> **Instructions to follow**: Transcribe only the lines of the listing below from the one holding "const mesh = new THREE.Mesh(geometry, paper);" through the one holding "bpy.context.scene.collection.objects.link(empty)", inclusive, without any change.

> **Data rows**:
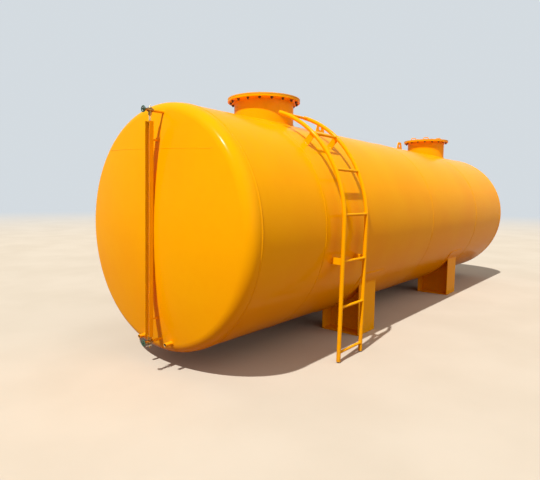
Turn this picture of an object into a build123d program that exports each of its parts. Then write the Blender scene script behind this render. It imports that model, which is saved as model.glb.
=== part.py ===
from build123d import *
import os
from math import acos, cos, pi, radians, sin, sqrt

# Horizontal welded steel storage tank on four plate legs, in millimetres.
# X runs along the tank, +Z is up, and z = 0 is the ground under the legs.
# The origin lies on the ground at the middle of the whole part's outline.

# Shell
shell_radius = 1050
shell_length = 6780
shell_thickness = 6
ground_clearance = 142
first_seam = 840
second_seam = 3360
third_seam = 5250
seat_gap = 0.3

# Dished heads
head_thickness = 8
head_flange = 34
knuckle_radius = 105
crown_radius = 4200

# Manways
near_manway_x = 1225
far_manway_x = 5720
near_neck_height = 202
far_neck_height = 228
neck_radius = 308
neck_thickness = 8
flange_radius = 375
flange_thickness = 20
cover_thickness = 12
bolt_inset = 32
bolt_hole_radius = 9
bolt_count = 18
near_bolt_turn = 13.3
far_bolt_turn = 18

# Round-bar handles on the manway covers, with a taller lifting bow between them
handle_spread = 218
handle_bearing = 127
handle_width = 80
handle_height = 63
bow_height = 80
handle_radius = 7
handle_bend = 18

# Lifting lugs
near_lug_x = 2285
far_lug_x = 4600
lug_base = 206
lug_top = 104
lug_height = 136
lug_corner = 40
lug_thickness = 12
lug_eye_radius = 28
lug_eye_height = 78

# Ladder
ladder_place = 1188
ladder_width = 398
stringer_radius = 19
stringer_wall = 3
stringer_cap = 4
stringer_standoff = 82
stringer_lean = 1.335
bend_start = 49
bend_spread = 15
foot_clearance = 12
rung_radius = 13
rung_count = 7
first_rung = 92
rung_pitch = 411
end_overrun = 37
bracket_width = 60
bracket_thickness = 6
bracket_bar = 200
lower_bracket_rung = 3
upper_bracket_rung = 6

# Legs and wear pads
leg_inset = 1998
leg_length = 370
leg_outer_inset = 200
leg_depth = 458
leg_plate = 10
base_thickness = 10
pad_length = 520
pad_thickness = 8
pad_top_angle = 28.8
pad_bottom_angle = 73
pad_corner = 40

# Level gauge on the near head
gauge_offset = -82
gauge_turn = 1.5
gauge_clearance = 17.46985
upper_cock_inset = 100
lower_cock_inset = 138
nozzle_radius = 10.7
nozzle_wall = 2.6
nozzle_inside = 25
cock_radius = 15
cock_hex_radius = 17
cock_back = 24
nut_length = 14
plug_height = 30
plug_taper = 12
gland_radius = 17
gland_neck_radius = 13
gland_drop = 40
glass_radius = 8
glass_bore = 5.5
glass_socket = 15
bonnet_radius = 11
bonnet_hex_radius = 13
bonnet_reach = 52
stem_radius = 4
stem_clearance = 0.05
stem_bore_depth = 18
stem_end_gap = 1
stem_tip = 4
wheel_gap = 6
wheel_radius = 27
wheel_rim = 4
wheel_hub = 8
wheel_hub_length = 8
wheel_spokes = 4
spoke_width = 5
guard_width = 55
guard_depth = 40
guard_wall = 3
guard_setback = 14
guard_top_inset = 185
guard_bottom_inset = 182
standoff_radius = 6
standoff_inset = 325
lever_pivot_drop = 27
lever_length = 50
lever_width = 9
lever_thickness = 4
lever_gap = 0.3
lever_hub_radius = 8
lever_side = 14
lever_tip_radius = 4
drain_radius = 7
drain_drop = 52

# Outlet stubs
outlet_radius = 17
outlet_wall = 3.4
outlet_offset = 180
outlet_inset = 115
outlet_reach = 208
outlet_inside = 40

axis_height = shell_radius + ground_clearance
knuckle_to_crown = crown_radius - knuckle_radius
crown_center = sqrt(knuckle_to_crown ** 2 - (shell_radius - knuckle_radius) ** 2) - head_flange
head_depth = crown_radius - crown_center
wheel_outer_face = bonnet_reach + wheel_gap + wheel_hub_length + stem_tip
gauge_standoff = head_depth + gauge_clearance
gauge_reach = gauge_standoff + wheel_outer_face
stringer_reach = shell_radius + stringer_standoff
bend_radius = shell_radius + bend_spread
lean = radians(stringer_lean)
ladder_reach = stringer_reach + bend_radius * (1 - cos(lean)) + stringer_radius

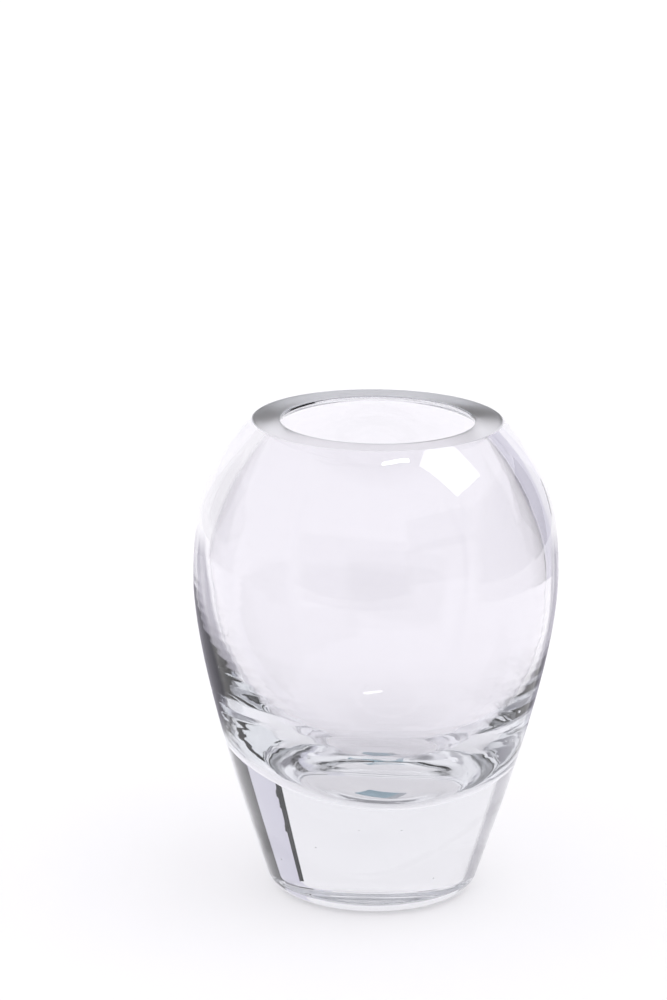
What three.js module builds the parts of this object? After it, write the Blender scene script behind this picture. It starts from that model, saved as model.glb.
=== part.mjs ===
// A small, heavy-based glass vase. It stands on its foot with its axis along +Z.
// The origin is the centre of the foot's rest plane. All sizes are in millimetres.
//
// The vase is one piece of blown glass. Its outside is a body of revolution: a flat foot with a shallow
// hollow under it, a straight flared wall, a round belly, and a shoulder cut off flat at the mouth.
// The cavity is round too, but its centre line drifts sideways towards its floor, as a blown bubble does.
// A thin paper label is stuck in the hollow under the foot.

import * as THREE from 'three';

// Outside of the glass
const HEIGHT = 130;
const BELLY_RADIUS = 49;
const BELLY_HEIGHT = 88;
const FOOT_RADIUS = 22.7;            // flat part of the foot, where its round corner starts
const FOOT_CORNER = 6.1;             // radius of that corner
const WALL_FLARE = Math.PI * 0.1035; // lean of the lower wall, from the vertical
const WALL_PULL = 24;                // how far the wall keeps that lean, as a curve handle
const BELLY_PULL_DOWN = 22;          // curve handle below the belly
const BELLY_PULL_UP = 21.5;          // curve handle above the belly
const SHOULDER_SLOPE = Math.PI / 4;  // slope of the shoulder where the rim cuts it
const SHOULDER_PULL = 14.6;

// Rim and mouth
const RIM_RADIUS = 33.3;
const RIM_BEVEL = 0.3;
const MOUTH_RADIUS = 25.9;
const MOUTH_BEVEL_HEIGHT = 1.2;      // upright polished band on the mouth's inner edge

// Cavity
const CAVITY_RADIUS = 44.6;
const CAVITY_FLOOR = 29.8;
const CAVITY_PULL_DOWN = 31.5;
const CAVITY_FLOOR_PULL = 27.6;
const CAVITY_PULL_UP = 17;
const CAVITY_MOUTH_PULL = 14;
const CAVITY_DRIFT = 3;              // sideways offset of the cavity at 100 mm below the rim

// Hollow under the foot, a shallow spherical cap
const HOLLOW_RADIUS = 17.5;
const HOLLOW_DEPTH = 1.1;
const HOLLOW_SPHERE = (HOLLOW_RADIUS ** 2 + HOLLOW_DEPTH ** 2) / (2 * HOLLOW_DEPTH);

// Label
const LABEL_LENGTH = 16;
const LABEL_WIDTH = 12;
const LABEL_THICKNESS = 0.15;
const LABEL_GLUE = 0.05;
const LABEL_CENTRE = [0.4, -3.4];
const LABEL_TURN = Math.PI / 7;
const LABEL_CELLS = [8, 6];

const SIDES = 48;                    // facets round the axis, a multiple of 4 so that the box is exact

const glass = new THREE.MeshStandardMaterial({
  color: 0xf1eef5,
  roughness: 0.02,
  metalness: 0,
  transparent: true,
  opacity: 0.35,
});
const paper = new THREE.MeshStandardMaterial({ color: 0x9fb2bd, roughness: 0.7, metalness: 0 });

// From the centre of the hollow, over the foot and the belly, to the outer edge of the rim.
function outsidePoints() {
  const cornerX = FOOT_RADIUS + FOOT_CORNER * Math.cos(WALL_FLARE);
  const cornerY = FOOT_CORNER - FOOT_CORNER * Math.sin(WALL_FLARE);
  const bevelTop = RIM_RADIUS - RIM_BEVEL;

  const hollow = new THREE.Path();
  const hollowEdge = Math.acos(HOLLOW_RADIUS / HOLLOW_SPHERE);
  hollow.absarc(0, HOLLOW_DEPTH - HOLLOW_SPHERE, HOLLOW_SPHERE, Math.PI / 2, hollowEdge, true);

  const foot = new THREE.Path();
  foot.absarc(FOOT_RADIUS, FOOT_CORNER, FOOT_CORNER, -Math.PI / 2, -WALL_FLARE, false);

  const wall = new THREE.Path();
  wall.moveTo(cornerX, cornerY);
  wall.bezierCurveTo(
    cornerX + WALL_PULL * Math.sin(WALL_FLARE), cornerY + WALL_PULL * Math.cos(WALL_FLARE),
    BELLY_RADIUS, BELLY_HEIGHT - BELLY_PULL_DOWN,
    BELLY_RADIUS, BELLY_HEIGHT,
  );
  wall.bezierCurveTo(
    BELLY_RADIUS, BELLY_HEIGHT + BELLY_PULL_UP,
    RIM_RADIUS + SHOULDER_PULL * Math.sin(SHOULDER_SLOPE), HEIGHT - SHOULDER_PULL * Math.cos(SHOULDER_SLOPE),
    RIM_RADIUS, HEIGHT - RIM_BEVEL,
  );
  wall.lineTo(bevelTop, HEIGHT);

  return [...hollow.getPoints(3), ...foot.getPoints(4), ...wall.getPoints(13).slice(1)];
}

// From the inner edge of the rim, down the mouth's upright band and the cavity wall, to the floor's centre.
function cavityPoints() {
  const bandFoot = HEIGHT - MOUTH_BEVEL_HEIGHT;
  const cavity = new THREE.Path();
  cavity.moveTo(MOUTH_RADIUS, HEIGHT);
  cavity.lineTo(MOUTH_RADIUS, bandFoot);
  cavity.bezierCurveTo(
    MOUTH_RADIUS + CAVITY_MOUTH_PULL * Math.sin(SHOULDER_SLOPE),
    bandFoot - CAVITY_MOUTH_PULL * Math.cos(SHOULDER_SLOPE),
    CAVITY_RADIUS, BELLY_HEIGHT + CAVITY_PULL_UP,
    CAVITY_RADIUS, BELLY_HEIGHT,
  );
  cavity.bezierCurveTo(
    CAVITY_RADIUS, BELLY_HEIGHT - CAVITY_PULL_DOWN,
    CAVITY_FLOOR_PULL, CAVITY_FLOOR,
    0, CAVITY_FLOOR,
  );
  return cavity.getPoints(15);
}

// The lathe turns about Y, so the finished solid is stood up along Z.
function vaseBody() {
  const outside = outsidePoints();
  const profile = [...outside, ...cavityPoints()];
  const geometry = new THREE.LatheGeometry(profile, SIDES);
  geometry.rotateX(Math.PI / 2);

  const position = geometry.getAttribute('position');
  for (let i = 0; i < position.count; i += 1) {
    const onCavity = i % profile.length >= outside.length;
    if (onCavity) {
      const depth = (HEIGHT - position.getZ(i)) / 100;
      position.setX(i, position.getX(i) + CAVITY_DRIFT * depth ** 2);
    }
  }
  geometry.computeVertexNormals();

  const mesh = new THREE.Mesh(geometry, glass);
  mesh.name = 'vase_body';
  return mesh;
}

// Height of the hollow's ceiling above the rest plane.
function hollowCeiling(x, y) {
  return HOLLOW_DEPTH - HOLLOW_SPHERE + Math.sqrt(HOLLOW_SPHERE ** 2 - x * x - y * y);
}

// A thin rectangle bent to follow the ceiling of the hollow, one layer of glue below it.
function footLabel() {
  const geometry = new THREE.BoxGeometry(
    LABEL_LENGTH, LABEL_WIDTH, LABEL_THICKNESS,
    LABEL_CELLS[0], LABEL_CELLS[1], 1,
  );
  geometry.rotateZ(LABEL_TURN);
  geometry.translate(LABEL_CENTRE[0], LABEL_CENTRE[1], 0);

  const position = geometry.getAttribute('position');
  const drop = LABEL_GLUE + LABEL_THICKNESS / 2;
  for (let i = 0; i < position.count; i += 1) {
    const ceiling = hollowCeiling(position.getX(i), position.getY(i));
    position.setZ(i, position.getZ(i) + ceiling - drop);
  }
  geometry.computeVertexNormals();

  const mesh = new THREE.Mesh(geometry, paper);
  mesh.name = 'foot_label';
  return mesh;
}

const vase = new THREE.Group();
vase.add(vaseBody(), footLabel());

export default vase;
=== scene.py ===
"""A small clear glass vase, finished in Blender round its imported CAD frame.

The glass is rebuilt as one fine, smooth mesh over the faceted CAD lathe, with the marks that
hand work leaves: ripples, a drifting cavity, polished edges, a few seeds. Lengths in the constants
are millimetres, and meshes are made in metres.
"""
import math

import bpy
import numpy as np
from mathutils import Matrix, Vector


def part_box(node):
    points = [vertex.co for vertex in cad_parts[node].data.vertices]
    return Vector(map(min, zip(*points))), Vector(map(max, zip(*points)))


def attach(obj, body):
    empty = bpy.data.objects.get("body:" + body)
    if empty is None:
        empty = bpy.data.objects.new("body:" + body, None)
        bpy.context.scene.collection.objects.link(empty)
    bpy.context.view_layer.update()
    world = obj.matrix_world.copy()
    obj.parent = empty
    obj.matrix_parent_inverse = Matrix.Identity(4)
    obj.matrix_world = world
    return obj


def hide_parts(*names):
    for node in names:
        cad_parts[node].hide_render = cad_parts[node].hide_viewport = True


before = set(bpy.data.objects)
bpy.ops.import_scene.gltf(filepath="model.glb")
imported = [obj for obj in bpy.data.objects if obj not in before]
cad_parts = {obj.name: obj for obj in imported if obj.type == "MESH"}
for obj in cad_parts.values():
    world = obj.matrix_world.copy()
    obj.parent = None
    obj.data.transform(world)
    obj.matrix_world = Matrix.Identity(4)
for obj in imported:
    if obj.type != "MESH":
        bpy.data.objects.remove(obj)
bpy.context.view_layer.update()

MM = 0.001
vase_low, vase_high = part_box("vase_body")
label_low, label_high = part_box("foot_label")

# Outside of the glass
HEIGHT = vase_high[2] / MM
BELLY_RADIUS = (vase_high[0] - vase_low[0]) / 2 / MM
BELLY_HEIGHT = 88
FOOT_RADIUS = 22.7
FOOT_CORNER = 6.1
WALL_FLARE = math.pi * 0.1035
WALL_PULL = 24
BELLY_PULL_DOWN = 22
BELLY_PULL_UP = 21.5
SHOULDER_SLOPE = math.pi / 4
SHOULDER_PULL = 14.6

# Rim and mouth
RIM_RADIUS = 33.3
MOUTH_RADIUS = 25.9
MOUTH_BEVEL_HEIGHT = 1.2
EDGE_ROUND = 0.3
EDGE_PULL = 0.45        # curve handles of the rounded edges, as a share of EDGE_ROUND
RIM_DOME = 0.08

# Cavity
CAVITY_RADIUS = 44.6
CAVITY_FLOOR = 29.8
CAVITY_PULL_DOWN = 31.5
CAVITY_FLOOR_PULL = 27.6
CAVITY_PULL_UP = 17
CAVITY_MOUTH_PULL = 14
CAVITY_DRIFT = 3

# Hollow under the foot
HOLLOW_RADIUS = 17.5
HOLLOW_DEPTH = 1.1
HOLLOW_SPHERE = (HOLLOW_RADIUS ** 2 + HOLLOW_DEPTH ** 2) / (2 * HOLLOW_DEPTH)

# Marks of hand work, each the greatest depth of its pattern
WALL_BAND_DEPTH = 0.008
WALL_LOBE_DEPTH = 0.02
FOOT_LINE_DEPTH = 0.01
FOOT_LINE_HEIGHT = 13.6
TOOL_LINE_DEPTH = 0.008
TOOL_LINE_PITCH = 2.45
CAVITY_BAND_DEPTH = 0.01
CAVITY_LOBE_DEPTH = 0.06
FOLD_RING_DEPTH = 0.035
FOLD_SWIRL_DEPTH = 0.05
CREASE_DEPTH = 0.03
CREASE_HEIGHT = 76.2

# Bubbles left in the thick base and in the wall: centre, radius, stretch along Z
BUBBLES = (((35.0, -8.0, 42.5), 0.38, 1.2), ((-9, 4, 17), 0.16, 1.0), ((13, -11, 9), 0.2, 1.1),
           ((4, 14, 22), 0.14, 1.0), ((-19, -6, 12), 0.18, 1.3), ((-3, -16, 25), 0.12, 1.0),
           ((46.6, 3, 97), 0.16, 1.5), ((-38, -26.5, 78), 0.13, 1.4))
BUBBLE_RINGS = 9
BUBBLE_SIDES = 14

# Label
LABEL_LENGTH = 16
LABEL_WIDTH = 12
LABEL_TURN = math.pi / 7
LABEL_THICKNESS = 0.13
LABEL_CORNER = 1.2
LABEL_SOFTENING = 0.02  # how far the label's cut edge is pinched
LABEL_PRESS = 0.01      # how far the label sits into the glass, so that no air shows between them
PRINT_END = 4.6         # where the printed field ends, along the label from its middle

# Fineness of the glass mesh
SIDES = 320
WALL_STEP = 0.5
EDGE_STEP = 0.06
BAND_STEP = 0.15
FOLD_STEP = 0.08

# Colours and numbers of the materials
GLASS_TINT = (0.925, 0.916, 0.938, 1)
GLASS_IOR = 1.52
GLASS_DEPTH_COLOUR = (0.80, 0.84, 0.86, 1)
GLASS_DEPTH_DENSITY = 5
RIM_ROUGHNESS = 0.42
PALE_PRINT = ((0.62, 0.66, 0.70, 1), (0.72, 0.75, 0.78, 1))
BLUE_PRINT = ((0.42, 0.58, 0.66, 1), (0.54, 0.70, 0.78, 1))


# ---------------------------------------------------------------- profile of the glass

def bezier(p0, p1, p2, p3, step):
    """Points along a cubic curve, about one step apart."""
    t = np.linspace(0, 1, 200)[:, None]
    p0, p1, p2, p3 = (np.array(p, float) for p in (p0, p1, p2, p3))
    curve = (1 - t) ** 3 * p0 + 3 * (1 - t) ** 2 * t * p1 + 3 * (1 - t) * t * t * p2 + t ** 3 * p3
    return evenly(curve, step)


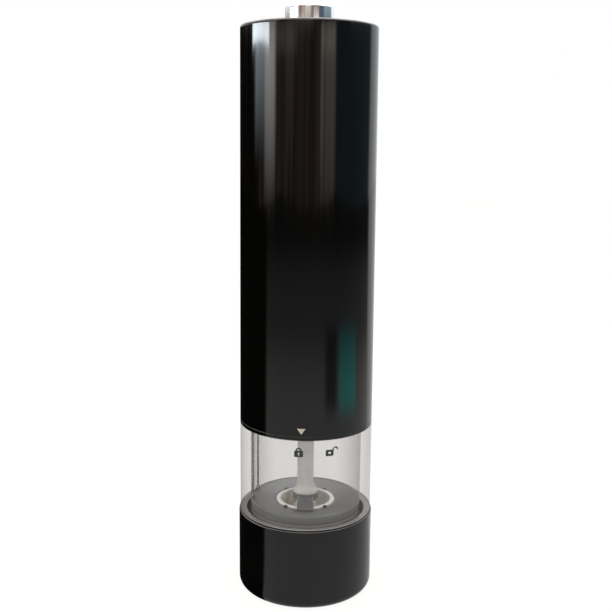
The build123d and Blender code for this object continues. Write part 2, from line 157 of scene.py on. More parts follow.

> **Exercise answer**:
  const mesh = new THREE.Mesh(geometry, paper);
  mesh.name = 'foot_label';
  return mesh;
}

const vase = new THREE.Group();
vase.add(vaseBody(), footLabel());

export default vase;
=== scene.py ===
"""A small clear glass vase, finished in Blender round its imported CAD frame.

The glass is rebuilt as one fine, smooth mesh over the faceted CAD lathe, with the marks that
hand work leaves: ripples, a drifting cavity, polished edges, a few seeds. Lengths in the constants
are millimetres, and meshes are made in metres.
"""
import math

import bpy
import numpy as np
from mathutils import Matrix, Vector


def part_box(node):
    points = [vertex.co for vertex in cad_parts[node].data.vertices]
    return Vector(map(min, zip(*points))), Vector(map(max, zip(*points)))


def attach(obj, body):
    empty = bpy.data.objects.get("body:" + body)
    if empty is None:
        empty = bpy.data.objects.new("body:" + body, None)
        bpy.context.scene.collection.objects.link(empty)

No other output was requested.